We’ll risk what people think to commit a wrong-doing, but we would be too afraid to look a person in the eyes and say, “I have something to confess to you.”

We’ll risk the trust others put in us when we renege on a promise, but we still expect them to trust us. Nevertheless, we fear to allow a sister to borrow our white shirt.
We’ll risk our purity to watch or read something questionable, but could never risk our appearance of purity by staying accountable.

You and I take these risks because we have weighed the possible benefits and very real consequences and have calculated the benefits to outweigh the consequences so heavily as to make the risk worthwhile. But of what real worth are any of the benefits for which we risk so much? Believe you me, every idle word, every day of unrepentance, every sin is a calculated risk that we take, but we grossly miscalculate the benefits by one factor: cowardice. Taking these risks against the right is just as wrong as not risking doing the right thing at all. And taking useless risks simply shows how much energy we could channel into risking obedience. Let’s call a spade a spade: failing to do the right thing is not fearfulness but cowardice.

You’ll walk a tightrope a dizzying height above the ground, with all of the rest of the world cheering you on, so long as a pot of gold or a newspaper headline or a pat on the back waits on the other side. But pose a tightrope with no fame, fortune, or glory at the end, and you are suddenly alone and overwhelmed by fears. Suddenly you’re teetering on the edge, staring down at the bald heads of skyscrapers—you see nothing but a microscopic cable, and on the other side you spot Mockery and Embarassment waiting as your reward. You turn away—impossible. Suddenly, though, the voice of Jesus fills your ears with a calm power: “Do not be afraid; only believe. (Mark 5:36)” You take one step onto the tightrope—it shivers under you, and as your arms flail you desperately turn your eyes to the other side, and suddenly Mockery and Embarassment are gone and only One is visible there—your Redeemer Jesus.

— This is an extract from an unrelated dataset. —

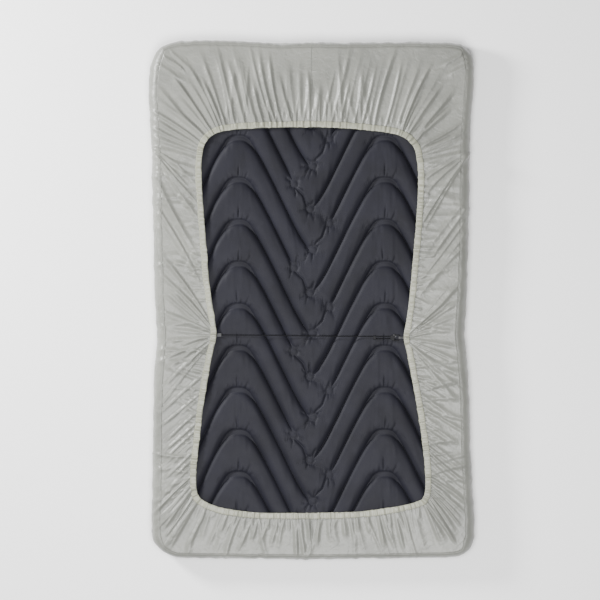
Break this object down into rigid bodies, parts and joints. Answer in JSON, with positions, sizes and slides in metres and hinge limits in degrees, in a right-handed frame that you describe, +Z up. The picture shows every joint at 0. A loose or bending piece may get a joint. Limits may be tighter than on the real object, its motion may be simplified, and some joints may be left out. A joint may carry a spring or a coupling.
{
  "type": "inflatable sleeping pad",
  "caption": "Double inflatable pad with V-shaped air chambers, underside up, in an elastic-hemmed fitted sheet held by a cross cord with a snap hook.",
  "frame": {"origin": "on the ground under the middle of the pad, which lies on its sleeping face", "axes": "+X across the pad, +Y towards the head, +Z up out of the pad's underside"},
  "size_m": [1.18, 1.89, 0.087],
  "materials": {
    "pad_cloth": "matte",
    "sheet_cloth": "satin",
    "hem_cloth": "satin",
    "elastic": "matte",
    "cord": "matte",
    "tape": "matte",
    "black_plastic": "matte",
    "grey_plastic": "matte",
    "seal_rubber": "matte",
    "steel": "satin",
    "acetal": "satin"
  },
  "bodies": {
    "pad": {"pad_underside_panel": "pad_cloth", "pad_sleep_panel": "pad_cloth", "perimeter_weld": "pad_cloth", "valve_body": "grey_plastic", "body_seal": "seal_rubber", "knob_snap_ring": "acetal", "sheet_sleep_panel": "sheet_cloth", "sheet_gusset": "sheet_cloth", "skirt_left": "sheet_cloth", "skirt_right": "sheet_cloth", "skirt_edge_seam": "sheet_cloth", "skirt_head_seam": "sheet_cloth", "skirt_foot_seam": "sheet_cloth", "hem_casing_left": "hem_cloth", "hem_casing_right": "hem_cloth", "hem_elastic": "elastic", "cross_cord": "cord", "cord_anchor_tab": "tape", "cord_crimp": "grey_plastic", "hook_body": "black_plastic", "gate_pin": "steel", "gate_spring": "steel", "hook_anchor_loop": "tape"},
    "knob": {"valve_knob": "black_plastic"},
    "plunger": {"valve_plunger": "acetal", "plunger_seal": "seal_rubber"},
    "gate": {"hook_gate": "black_plastic"}
  },
  "joints": [
    {"name": "valve_turn", "type": "hinge", "parent": "pad", "child": "knob", "pos_m": [0.53384, 0.88884, 0.0405], "axis": [0.7071, 0.7071, 0], "range_deg": [0, 180]},
    {"name": "valve_lift", "type": "slide", "parent": "pad", "child": "plunger", "axis": [0.7071, 0.7071, 0], "range_m": [0, 0.005]},
    {"name": "gate_hinge", "type": "hinge", "parent": "pad", "child": "gate", "pos_m": [0.3006, -0.1288, 0.0836], "axis": [0, 0, -1], "range_deg": [0, 28], "stiffness_Nm_per_rad": 0.01, "springref_deg": -20.05, "deforming": ["gate_spring"]}
  ],
  "couplings": [
    {"joint": "valve_lift", "follows": "valve_turn", "m_per_rad": 0.0015915}
  ]
}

The rope firms, your arms steady, and you step out in faith, your eyes fixed on sovereign Jesus who took the greatest risk--humanly speaking--in the history of the world: He loved you.

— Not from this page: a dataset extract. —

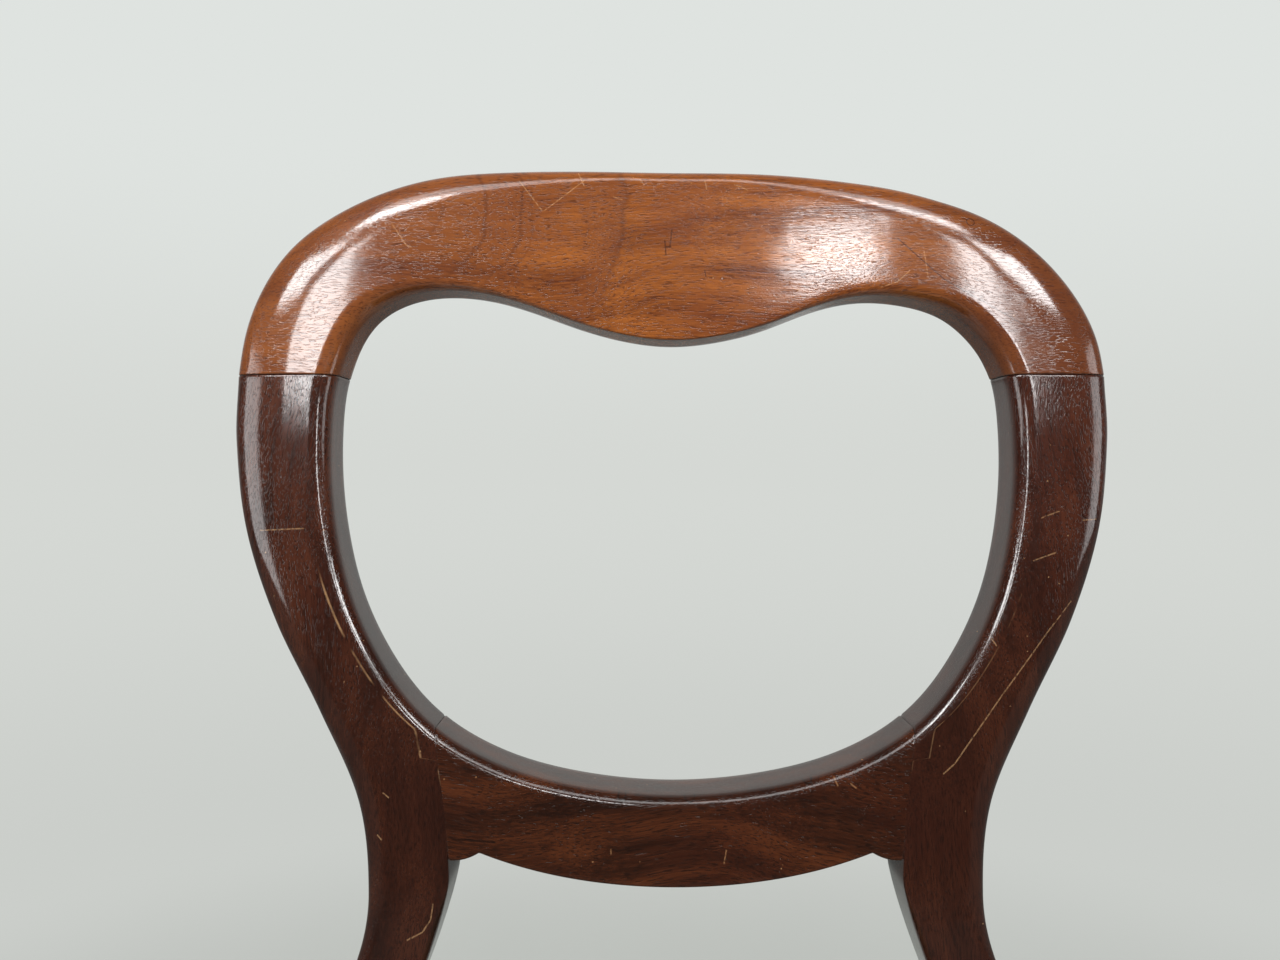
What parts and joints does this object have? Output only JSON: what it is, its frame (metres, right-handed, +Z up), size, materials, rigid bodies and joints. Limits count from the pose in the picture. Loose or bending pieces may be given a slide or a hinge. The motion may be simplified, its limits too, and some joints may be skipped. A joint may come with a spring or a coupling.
{
  "type": "balloon back dining chair",
  "caption": "Polished mahogany dining chair with an open balloon-shaped back, turned front legs, raked back legs and a lift-out upholstered seat.",
  "frame": {"origin": "on the floor, under the middle of the chair's overall box", "axes": "+Z up, the front faces -Y, +X to the right seen from the front"},
  "size_m": [0.45, 0.5164, 0.8796],
  "materials": {
    "mahogany": "French polished, gloss",
    "crest_mahogany": "French polished, gloss",
    "beech": "planed, bare",
    "birch": "bare",
    "screw_steel": "dull",
    "blued_tacks": "blued",
    "webbing": "woven jute and linen",
    "hessian": "open woven jute",
    "curled_hair": "teased hair",
    "calico": "unbleached plain weave",
    "cover_cloth": "dark green wool rep"
  },
  "bodies": {
    "chair_frame": {"crest_rail": "crest_mahogany", "back_leg_left": "mahogany", "back_leg_right": "mahogany", "cross_rail": "mahogany", "front_leg_left": "mahogany", "front_leg_right": "mahogany", "front_seat_rail": "mahogany", "side_seat_rail_left": "mahogany", "side_seat_rail_right": "mahogany", "rear_seat_rail": "mahogany", "corner_block_front_left": "beech", "corner_block_front_right": "beech", "corner_block_rear_left": "beech", "corner_block_rear_right": "beech", "corner_block_screws": "screw_steel", "crest_dowels": "birch", "cross_rail_dowels": "birch", "seat_rail_dowels": "birch"},
    "drop_in_seat": {"seat_frame_front": "beech", "seat_frame_back": "beech", "seat_frame_left": "beech", "seat_frame_right": "beech", "seat_frame_dowels": "birch", "webbing_long_1": "webbing", "webbing_long_2": "webbing", "webbing_long_3": "webbing", "webbing_cross_1": "webbing", "webbing_cross_2": "webbing", "webbing_cross_3": "webbing", "hessian": "hessian", "stuffing": "curled_hair", "calico": "calico", "seat_cover": "cover_cloth", "tacks": "blued_tacks"}
  },
  "joints": [
    {"name": "seat_lift", "type": "slide", "parent": "chair_frame", "child": "drop_in_seat", "axis": [0, 0, 1], "range_m": [0, 0.12]}
  ]
}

This time, the risk is worth it.

Picture Credit


  1. What a great post! Thanks for the reminder about what's really important to take risks for.

  2. Wow, Lauren.

    You can always tell something is going to be good when it starts off with giving you the chills.
    "One person can brazenly risk the known consequeces to take the Lord’s name in vain, yet the same one fears to shout 'Praise the Lord' in church."
    That is profound. I have never thought of the two together like that. Thank you.

    And the rest of this actical was amazing. Thank you so much for taking the time to write it.


  3. Wow.

    Convicting. I have to mull it over and maybe read it a couple more times before I can say anymore than that. Very well done.

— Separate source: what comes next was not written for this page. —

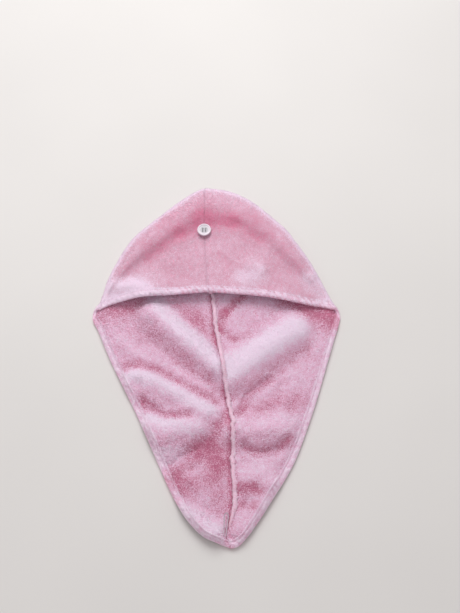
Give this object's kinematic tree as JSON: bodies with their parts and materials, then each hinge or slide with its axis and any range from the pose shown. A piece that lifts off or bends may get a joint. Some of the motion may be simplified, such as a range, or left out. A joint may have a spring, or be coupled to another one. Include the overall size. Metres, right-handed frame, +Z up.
{
  "type": "hair towel",
  "caption": "Terry hair-drying turban of two sewn panels, laid open with its crown folded over as a hood pocket, with a button and a cord loop.",
  "frame": {"origin": "on the surface the towel lies on, below the middle of its outline", "axes": "+X to the right and +Y from the tail's tip towards the crown, seen from above; +Z up, away from the surface"},
  "size_m": [0.3598, 0.544, 0.0273],
  "materials": {
    "terry": "pink looped terry pile",
    "seam": "overlocked terry edge",
    "button": "satin white",
    "thread": "sewing thread",
    "loop_cord": "thin elastic cord"
  },
  "bodies": {
    "root": {"left_panel": "terry", "right_panel": "terry", "seam_allowance": "seam", "button": "button", "button_thread": "thread", "button_loop": "loop_cord"}
  },
  "joints": []
}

  4. Yes, very nice indeed Mikaela. I agree with most everything you said, and surely missing the mark is a sign of cowardice. , of which I am sure we are all guilty. However, do you really think Jesus took a risk in loving those who would become his own? His sacrifice was certainly above and beyond anything we could ever experience or comprehend, but He knew the Father would give him those who would be His.

  5. Lauren, thank you for the post - it was so, so good and has given me a lot to think about. Even here in Uganda, where people think I am taking a "risk," I daily have choices of whether or not I will take the "risks" that God has called me to take. Thank you!

  6. I really enjoyed reading the posts on your blog. I would like to invite you to come on over to my blog and check it out. God's blessings, Lloyd

  7. Very enjoyable and encouraging!

  8. I just returned from a weekend of camping to all of your delightful comments! Thanks to each one of you--Queen of the Rant, Tamara, Lloyd, MK, Brandy, and mormonhermitmom!
    Keilah--chills are the highest compliment you could give me! (-:
    Samantha--You are so sweet! This is something I struggle with myself, so it's good to know I'm not alone in it!
    Ruthie-It is so much a daily battle! And it's one of the heart, for that influences our decisions. Thanks!
    Alessandra--Thanks for your sweet comment (although I'm Lauren, I'm used to getting called Mikaela! ;-) Thanks for bringing this point out, as I see it could use some clarification. Perhaps I could have put it better…in any case, the verse I had in mind when I wrote “Jesus took the greatest risk in the history of the world” was Romans 5:7-8 “For scarcely for a righteous man will one die; yet perhaps for a good man someone would even dare to die. But God demonstrates His own love toward us, in that while we were still sinners, Christ died for us.” I completely agree that “He knew the Father would give Him those who would be His.” In saying Jesus took the risk, I did not intend to imply that He risked everything because He didn’t know how we would respond. Instead, I intended to mean that Jesus’ action is something that we humans would never do—we would consider it too great a risk, and so it is from our faulty, human perspective and compared to our human acts that it appears risky in the same way that God’s command to Noah to build an ark appears risky to our minds, even though it was a sure thing. He loved me, when I hated Him and nailed Him to a cross? He knew without a doubt before the foundations of the world that I would turn to Him, but I imagine that Mary and John and all the others standing around the cross simply saw His death as a risk. I hope this clarifies things, as I would never want to imply that Jesus was anything less than sovereign, omnipotent, and omniscient.

  9. Very truthful and convicting. Thanks for your words.